■ **Your goal**
Repeat exactly, and only, the lines below starting at the line that contains "before = set(bpy.data.objects)" and ending at the line that contains "return made", inclusive of both.

BEGIN Provided material

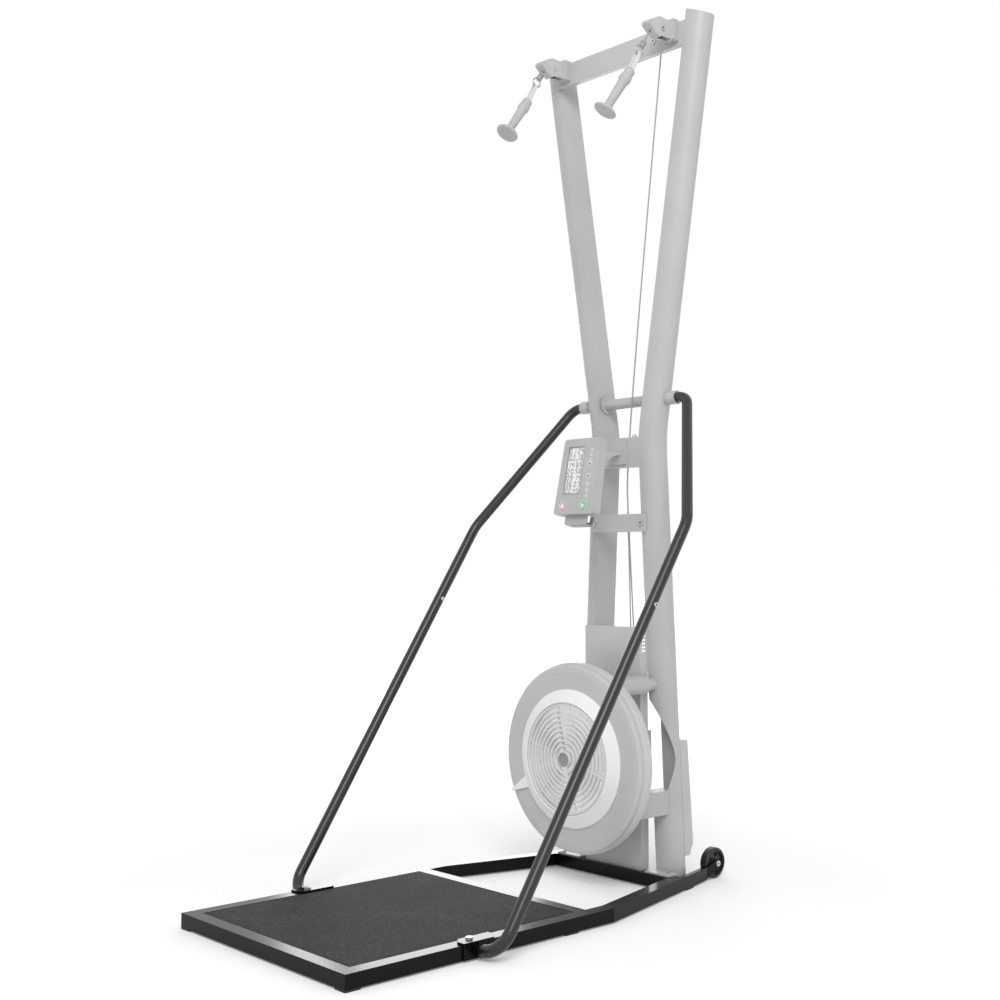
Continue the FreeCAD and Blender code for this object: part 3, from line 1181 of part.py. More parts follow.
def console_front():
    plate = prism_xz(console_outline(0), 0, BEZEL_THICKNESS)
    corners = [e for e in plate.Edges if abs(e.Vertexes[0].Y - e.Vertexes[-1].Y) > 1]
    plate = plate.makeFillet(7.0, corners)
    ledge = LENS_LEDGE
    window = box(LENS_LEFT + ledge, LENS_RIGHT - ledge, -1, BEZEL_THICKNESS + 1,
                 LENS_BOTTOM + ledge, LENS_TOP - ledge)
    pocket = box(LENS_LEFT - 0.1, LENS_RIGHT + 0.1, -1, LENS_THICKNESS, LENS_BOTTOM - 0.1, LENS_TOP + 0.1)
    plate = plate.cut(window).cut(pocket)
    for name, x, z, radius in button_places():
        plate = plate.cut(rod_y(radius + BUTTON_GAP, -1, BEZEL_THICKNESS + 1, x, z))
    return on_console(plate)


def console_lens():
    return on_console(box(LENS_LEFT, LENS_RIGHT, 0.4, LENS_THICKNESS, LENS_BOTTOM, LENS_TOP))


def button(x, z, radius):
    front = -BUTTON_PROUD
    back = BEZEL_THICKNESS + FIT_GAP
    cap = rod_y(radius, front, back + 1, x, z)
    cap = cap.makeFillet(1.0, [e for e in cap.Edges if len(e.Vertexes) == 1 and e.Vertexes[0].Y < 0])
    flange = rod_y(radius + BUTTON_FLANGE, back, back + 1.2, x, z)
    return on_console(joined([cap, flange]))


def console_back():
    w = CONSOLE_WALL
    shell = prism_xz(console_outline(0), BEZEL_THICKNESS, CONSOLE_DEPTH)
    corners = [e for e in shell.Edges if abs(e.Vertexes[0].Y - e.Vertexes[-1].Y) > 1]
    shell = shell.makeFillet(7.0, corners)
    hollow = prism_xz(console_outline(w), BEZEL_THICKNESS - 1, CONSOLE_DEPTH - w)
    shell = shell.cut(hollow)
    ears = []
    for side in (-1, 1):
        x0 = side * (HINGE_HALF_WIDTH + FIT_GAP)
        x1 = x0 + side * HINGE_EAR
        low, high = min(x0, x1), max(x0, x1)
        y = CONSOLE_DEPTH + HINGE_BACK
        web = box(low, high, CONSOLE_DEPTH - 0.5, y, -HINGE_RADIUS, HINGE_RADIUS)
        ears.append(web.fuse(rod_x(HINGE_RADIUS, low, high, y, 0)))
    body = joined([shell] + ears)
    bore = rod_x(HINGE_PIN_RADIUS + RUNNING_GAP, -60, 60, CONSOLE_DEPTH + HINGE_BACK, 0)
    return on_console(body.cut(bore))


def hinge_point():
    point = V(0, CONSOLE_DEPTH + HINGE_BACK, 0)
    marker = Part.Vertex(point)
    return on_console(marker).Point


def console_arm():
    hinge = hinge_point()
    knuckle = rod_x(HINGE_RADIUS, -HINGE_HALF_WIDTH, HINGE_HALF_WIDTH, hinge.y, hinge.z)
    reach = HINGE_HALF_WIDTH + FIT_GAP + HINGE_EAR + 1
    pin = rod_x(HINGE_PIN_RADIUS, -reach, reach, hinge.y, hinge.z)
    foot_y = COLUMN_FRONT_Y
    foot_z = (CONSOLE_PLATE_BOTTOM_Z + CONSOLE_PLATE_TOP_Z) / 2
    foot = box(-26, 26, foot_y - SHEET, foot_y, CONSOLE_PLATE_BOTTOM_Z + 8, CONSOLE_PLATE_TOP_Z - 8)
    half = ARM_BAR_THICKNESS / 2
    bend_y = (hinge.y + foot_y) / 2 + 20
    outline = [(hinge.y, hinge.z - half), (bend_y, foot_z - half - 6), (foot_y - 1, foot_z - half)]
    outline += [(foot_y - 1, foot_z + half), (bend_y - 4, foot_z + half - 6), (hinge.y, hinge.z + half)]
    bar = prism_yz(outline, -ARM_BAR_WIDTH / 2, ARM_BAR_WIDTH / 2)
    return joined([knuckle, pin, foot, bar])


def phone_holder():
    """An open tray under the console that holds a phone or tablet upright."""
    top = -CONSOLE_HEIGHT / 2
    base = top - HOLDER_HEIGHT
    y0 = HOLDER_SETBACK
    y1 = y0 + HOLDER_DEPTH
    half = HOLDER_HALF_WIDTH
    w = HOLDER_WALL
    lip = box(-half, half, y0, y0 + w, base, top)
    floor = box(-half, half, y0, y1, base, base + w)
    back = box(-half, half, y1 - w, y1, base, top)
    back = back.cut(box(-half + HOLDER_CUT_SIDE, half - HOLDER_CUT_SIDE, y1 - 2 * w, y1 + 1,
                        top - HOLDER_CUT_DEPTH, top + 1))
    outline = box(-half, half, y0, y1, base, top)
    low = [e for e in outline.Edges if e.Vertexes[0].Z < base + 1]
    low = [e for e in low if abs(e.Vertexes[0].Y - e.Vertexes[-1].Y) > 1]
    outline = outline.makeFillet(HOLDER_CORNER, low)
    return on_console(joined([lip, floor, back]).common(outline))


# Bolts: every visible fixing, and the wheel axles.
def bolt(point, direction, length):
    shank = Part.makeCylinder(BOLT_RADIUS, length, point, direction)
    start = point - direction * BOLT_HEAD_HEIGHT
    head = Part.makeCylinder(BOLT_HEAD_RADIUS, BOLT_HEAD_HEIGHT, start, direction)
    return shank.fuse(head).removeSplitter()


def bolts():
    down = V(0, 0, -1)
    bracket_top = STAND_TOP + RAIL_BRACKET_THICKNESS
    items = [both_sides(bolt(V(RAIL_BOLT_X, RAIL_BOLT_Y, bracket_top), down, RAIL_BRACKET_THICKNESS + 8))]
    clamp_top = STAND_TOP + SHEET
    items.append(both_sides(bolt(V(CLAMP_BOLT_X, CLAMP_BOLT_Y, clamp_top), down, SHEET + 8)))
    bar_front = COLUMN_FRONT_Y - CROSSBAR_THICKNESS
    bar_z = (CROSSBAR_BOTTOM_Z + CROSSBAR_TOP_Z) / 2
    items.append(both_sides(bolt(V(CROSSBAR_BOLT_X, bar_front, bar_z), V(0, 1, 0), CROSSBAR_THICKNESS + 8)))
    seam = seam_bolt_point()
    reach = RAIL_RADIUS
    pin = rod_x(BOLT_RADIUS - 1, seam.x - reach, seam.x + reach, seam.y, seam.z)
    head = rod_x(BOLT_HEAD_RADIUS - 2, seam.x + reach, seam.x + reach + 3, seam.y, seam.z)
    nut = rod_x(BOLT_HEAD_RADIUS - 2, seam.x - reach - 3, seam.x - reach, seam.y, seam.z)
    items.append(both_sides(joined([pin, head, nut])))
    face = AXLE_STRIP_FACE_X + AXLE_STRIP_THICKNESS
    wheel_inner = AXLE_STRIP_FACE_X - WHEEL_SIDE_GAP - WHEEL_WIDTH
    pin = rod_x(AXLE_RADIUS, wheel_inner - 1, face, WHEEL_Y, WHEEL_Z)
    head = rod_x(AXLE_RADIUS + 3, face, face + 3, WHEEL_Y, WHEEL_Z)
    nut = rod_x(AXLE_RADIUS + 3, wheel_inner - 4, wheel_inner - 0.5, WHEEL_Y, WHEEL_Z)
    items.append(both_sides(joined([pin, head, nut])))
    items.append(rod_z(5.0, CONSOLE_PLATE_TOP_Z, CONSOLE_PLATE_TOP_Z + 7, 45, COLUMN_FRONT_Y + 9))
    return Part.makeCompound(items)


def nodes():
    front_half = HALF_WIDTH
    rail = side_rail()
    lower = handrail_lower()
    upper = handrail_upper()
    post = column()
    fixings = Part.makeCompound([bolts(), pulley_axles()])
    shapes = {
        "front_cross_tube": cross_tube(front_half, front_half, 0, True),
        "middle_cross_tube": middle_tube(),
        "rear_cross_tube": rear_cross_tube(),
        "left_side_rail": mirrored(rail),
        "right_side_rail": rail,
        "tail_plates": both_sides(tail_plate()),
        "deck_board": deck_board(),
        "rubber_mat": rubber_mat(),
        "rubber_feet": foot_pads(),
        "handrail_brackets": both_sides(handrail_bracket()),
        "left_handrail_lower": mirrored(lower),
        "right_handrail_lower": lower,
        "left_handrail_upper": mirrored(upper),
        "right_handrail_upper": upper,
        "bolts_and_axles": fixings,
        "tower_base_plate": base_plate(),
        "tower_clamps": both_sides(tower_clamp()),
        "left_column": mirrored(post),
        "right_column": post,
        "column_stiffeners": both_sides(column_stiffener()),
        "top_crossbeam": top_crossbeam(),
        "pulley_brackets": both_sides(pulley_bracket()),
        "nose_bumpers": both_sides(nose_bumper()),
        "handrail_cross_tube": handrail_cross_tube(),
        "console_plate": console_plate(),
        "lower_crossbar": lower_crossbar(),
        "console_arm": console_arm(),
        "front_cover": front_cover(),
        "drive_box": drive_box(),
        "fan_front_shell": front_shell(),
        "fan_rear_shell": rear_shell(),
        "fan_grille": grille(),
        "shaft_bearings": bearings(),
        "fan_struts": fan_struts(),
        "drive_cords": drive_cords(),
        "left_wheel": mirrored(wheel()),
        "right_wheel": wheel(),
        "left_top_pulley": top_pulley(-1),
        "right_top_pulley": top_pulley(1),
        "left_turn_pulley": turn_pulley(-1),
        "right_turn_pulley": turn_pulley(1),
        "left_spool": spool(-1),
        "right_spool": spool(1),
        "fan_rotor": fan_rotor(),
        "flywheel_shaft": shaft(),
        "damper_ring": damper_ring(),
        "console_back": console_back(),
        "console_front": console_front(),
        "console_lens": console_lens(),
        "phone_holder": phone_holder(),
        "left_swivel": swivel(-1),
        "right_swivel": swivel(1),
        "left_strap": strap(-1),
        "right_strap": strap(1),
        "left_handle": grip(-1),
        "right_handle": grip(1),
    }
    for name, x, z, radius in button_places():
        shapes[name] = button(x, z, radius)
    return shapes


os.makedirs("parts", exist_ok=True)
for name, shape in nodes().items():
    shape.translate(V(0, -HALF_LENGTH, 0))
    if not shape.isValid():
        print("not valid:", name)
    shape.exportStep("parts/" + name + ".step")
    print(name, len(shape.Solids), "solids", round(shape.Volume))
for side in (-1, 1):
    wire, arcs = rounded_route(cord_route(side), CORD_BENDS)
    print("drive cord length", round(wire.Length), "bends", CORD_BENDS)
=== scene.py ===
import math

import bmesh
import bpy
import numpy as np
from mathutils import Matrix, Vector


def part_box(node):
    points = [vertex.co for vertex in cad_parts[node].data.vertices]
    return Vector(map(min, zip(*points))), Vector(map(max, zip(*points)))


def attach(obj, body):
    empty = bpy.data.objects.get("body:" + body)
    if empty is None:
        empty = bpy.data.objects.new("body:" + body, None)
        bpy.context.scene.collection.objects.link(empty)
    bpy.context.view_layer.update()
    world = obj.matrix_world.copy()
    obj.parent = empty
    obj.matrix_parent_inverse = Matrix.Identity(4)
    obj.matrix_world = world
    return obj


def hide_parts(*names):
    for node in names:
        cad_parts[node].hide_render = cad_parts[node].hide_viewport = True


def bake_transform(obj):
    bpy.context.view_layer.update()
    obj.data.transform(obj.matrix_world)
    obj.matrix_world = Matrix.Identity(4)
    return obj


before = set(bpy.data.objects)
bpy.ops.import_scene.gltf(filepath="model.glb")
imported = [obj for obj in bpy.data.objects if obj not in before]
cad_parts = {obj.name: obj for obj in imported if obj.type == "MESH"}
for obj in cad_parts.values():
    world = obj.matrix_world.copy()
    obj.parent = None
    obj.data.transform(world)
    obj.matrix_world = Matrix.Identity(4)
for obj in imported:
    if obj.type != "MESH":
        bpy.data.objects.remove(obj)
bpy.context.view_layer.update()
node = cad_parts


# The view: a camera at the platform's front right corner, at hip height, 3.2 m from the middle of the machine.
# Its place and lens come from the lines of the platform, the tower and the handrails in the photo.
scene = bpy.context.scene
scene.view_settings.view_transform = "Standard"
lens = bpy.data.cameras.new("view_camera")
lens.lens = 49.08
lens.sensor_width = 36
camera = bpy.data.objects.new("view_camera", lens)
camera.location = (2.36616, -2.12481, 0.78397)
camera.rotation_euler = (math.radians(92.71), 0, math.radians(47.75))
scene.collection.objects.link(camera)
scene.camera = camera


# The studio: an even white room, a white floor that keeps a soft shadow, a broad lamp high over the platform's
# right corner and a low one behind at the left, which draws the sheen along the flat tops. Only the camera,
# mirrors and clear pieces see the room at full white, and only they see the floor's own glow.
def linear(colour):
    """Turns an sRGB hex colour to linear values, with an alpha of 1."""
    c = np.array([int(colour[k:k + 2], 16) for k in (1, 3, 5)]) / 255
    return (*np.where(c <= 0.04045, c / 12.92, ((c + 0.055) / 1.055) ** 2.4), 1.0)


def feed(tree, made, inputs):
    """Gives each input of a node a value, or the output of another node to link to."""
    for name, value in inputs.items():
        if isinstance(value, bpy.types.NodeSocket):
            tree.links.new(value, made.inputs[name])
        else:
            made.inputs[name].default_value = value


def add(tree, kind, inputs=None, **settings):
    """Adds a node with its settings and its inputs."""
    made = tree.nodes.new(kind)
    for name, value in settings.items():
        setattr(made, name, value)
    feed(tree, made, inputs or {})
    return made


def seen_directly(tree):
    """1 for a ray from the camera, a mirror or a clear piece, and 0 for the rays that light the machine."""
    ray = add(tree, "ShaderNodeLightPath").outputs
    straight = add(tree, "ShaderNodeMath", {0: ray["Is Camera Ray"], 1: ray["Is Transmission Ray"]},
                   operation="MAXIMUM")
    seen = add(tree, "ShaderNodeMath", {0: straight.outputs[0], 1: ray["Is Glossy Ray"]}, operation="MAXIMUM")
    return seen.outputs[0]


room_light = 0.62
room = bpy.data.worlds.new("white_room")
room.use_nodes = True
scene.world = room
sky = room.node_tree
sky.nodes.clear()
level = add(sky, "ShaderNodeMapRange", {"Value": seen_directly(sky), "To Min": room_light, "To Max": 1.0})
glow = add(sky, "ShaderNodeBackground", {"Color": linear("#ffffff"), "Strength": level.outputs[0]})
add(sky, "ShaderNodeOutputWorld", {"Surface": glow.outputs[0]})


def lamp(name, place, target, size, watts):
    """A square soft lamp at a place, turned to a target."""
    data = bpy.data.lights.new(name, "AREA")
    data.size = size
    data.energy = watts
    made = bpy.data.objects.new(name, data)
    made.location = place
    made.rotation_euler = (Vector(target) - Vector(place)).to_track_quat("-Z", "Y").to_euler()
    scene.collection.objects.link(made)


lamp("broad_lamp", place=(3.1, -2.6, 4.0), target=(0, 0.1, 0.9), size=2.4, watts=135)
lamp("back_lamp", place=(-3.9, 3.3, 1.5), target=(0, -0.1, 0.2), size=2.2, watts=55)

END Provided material

■ **Solved problem**
before = set(bpy.data.objects)
bpy.ops.import_scene.gltf(filepath="model.glb")
imported = [obj for obj in bpy.data.objects if obj not in before]
cad_parts = {obj.name: obj for obj in imported if obj.type == "MESH"}
for obj in cad_parts.values():
    world = obj.matrix_world.copy()
    obj.parent = None
    obj.data.transform(world)
    obj.matrix_world = Matrix.Identity(4)
for obj in imported:
    if obj.type != "MESH":
        bpy.data.objects.remove(obj)
bpy.context.view_layer.update()
node = cad_parts


# The view: a camera at the platform's front right corner, at hip height, 3.2 m from the middle of the machine.
# Its place and lens come from the lines of the platform, the tower and the handrails in the photo.
scene = bpy.context.scene
scene.view_settings.view_transform = "Standard"
lens = bpy.data.cameras.new("view_camera")
lens.lens = 49.08
lens.sensor_width = 36
camera = bpy.data.objects.new("view_camera", lens)
camera.location = (2.36616, -2.12481, 0.78397)
camera.rotation_euler = (math.radians(92.71), 0, math.radians(47.75))
scene.collection.objects.link(camera)
scene.camera = camera


# The studio: an even white room, a white floor that keeps a soft shadow, a broad lamp high over the platform's
# right corner and a low one behind at the left, which draws the sheen along the flat tops. Only the camera,
# mirrors and clear pieces see the room at full white, and only they see the floor's own glow.
def linear(colour):
    """Turns an sRGB hex colour to linear values, with an alpha of 1."""
    c = np.array([int(colour[k:k + 2], 16) for k in (1, 3, 5)]) / 255
    return (*np.where(c <= 0.04045, c / 12.92, ((c + 0.055) / 1.055) ** 2.4), 1.0)


def feed(tree, made, inputs):
    """Gives each input of a node a value, or the output of another node to link to."""
    for name, value in inputs.items():
        if isinstance(value, bpy.types.NodeSocket):
            tree.links.new(value, made.inputs[name])
        else:
            made.inputs[name].default_value = value


def add(tree, kind, inputs=None, **settings):
    """Adds a node with its settings and its inputs."""
    made = tree.nodes.new(kind)
    for name, value in settings.items():
        setattr(made, name, value)
    feed(tree, made, inputs or {})
    return made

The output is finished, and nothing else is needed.